Unlike many pranks of the past, today’s most popular stunts don’t feature one prankster at the center of the action, but hundreds of people in on the joke. Using the Internet to organize, pranksters create highly choreographed public spectacles that aim to entertain passersby, or at least take them by surprise. One of this year’s most popular pranks, "Frozen Grand Central," has been replicated in more than 100 cities around the world. The stunts, from a zombie walk in San Francisco to a pantless subway ride in New York, often go straight to video.

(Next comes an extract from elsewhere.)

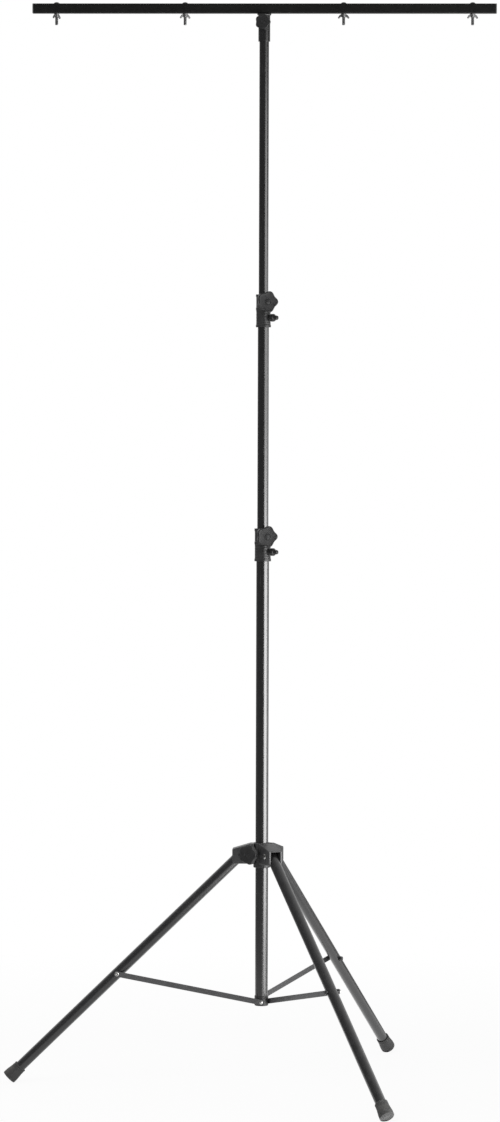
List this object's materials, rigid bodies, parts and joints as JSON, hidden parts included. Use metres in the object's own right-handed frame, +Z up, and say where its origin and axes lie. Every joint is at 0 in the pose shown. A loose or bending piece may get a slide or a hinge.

Here’s a sampling. (Click on the links to watch video.) –Ellen Gamerman

"Operation Best Buy": In New York City two years ago, people dressed like Best Buy employees converged on one of the chain’s stores.

"The Strand Race": In a phony race this summer in Manhattan Beach, Calif., runners and cyclists encountered cheering crowds and a finish line out of nowhere.

"No Shirts": More than 100 shirtless men "shopped" in a New York City Abercrombie & Fitch last year — sort of like the bare-chested men in the store’s ads.

"Redheads Protest Wendy’s": Redheads "protest" the portrayal of redheads in Wendy’s marketing last year.

"San Francisco Zombie Mob 2008": Last month, "zombies" smeared in fake blood lurched around San Francisco.

"Silent Rave Strikes Back": In New York City’s Union Square this summer, people danced for more than six hours to music only they could hear.

"Frozen Grand Central": More than 200 people froze at the same time for five minutes in New York’s Grand Central Station earlier this year.

"No Pants 2k8": New York City’s pantless subway ride drew three times more participants this year than last–about 900 people.